Sea Shepherd is one of very few organizations willing to go to such lengths to prevent illegal marine practices. They operate several different campaigns each year surrounding different areas of conservation around the world.

Sea Shepherd has received support from several media and celebrity groups. However, their tactics have been opposed even by governments that denounce whaling, such as Australia and New Zealand.  The Japanese government has even called the members of Sea Shepherd eco-terrorists.  Nonetheless, in March 2014 the International Court of Justice ruled that Japanese whaling in the Southern Ocean was not, as previously claimed — for scientific purposes — and ordered Japan to discontinue operations.

Feature Interview: Kevin Yzaguire

What’s the message to the high schoolers you wanted to convey by coming here?

Ocean conservation. We have to protect our oceans. Well, we have to protect all our environment, but the oceans especially, because we get too much oxygen. We get 80% of our oxygen from the ocean. If the oceans die, we die. We cannot live on this planet with a dead ocean. And there’s so much biodiversity out there in the ocean, we have to protect it. Our fish docks are being depleted; they’re like 80-85% exploited and overexploited right now. There has to be change to reverse that. So I would say, the message is to, we have to start thinking of long-term future.

Would you say that ocean conservation is your goal as an organization?

Oh, definitely. Marine mammal protection mostly. But with marine mammal protection comes everything else. I mean, all our boats are vegan. We don’t use animal products. A good majority of our organization is vegan. I’m vegetarian, not completely vegan. I’m like 90% vegan, but I don’t get split hairs over egg noodles I guess. We try to do that vegan thing, because what happens on land affects the oceans too. So when you’re talking about these cattle farms that pollute the groundwater that goes into streams that goes into the oceans, everything’s so connected. That’s our message; everything’s connected. Well, that’s my message.

So the way to achieve this goal is to do fundraising, help the people out there on these operations?

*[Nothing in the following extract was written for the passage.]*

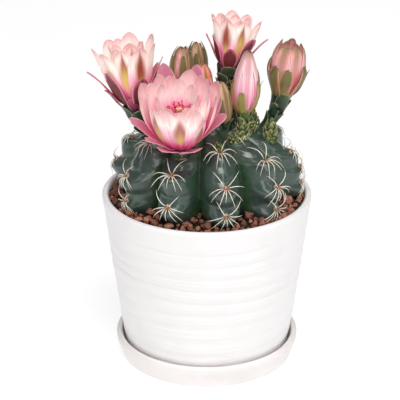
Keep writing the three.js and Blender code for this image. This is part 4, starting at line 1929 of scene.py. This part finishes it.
def front_flower() -> Flower:
    """The wide flower at the front, seen into from above.

    Returns:
        The flower, not built yet.
    """
    draw = np.random.default_rng(SEED + 11)
    inner = Petal(0, (10.0, 29.4), 11.4, (24, -4), BROAD, 80, (2.4, 0.4))
    middle = Petal(0, (14.4, 30.0), 13.0, (42, -4), BROAD, 72, (3.2, -0.2))
    outer = replace(middle, foot=(3.9, -0.5), lean=(54, -2), width=13.4)
    return Flower(
        name="front",
        areole=(-12.2, -26.4, 113.0),
        receptacle=(-12.6, -27.0, 124.2),
        mouth=(-13.8, -33.0, 152.0),
        tube_radius=3.6,
        neck_radius=5.2,
        cup=[
            *whorl(7, 26, replace(inner, tone=0.2), draw, 1.6),
            middle.at(-25, (14.2, 29.0), tone=0.1),
            middle.at(38, (12.6, 29.0), tone=0.2),
            inner.at(-60, (11.0, 31.0), width=10.0),
            middle.at(66, (13.6, 30.0), tone=0.3),
            middle.at(-84, (14.4, 30.2), tone=0.6),
            middle.at(94, (15.2, 30.2), tone=0.5),
            middle.at(-117, (14.9, 31.2), tone=0.5),
            middle.at(122, (16.4, 31.2), tone=0.7),
            middle.at(-168, (13.6, 31.0), width=11.5, sway=1.0),
            outer.at(2, (13.6, 27.4), width=12.6, tone=0.62),
            outer.at(-46, (15.0, 27.6), width=11.0, tone=0.46, sway=-1.0),
            outer.at(34, (14.4, 26.4), width=11.0, tone=0.25),
            outer.at(-147, (17.6, 31.0), width=12.0, tone=0.8),
            outer.at(162, (18.8, 31.2), width=13.6, tone=0.62),
            outer.at(140, (17.6, 30.4), width=11.0, tone=0.9),
            outer.at(-125, (21.4, 28.2), width=12.0, tone=0.75),
            outer.at(121, (21.6, 28.2), width=11.0, tone=1.0),
            outer.at(-92, (18.4, 27.8), width=11.0, tone=0.7),
            outer.at(88, (18.2, 27.0), width=11.0, tone=0.8),
            Petal(50, (15.2, 20.0), 11.0, (60, 14), OVATE, 60, (4.0, -0.6), tone=1.0),
        ],
        sepals=[
            Petal(-88, (24.0, 16.5), 9.0, (62, 48), BLUNT, 44),
            Petal(-56, (19.5, 11.2), 9.4, (66, 54), ROUND, 48),
            Petal(-30, (18.0, 7.4), 9.6, (76, 66), ROUND, 40, (4.2, -0.8)),
            Petal(24, (18.4, 7.2), 11.0, (80, 60), BLUNT, 40, (4.2, -0.8)),
            Petal(90, (22.4, 16.0), 9.6, (60, 50), BLUNT, 44),
            Petal(110, (21.6, 19.6), 9.0, (60, 36), ROUND, 44),
            Petal(140, (23.0, 25.0), 10.0, (58, 14), ROUND, 50),
            Petal(156, (22.6, 32.0), 9.6, (52, 8), BROAD, 50),
            Petal(-164, (21.2, 34.0), 10.4, (50, 6), BROAD, 50, sway=1.2),
            Petal(-144, (22.5, 25.0), 9.4, (58, 14), OVATE, 50),
        ],
        cup_finish=CUP_PETAL,
        sepal_finish=BRIGHT_SEPAL,
        scales=6,
        filaments=170,
    )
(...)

Okay, so in Taiji, that’s a ground base campaign. We actually have volunteers there the whole season. They just go out there, and all they can do is livestream. They document, they take pictures, they do counts, they just raise a lot of money for that. Before they made the movie “The Cove,” nobody really knew about this. And a lot of people still don’t know about this. So it’s like every person we reach, then they tell two people, then they tell two people, two people, and so on.

Can you tell me what you do?

We provide funding for those that do go. There’s thousands upon thousands of people that can go out there. You see, there’s college people that just got out of college, and they’re like “I’m not doing anything for a year or the next six months,” so they go on our campaigns. So the crews change out a lot, but some of them stay with them for a long time. They can actually become captains themselves.

Sea Shepherd was on two shows, correct? 

We had “Whale Wars,” that started it off. We also have a bunch of movies, like “Pirate for the Sea,” “Why Just One,” “Confessions of an Eco-Terrorist.” They call us eco-terrorists. I say, “why not?” Anyway so “Whale Wars” is not going on now, so now there’s a new show called “Ocean Warriors,” and that documents two of our campaigns: the one in the Gulf of California, and the one for the icefish.

Is there anything else I should know about Sea Shepherd?

Our mission is to protect our ocean. We gotta get the plastics out of the ocean, support the biodiversity. And that all comes down to, in my personal view, is cutting down on our consumption of animals. If we increase more plant-based diets, we can help our environment. I mean, that’s the simple truth. And why agriculture is the biggest problem, environmentally. More than cars, way more than cars.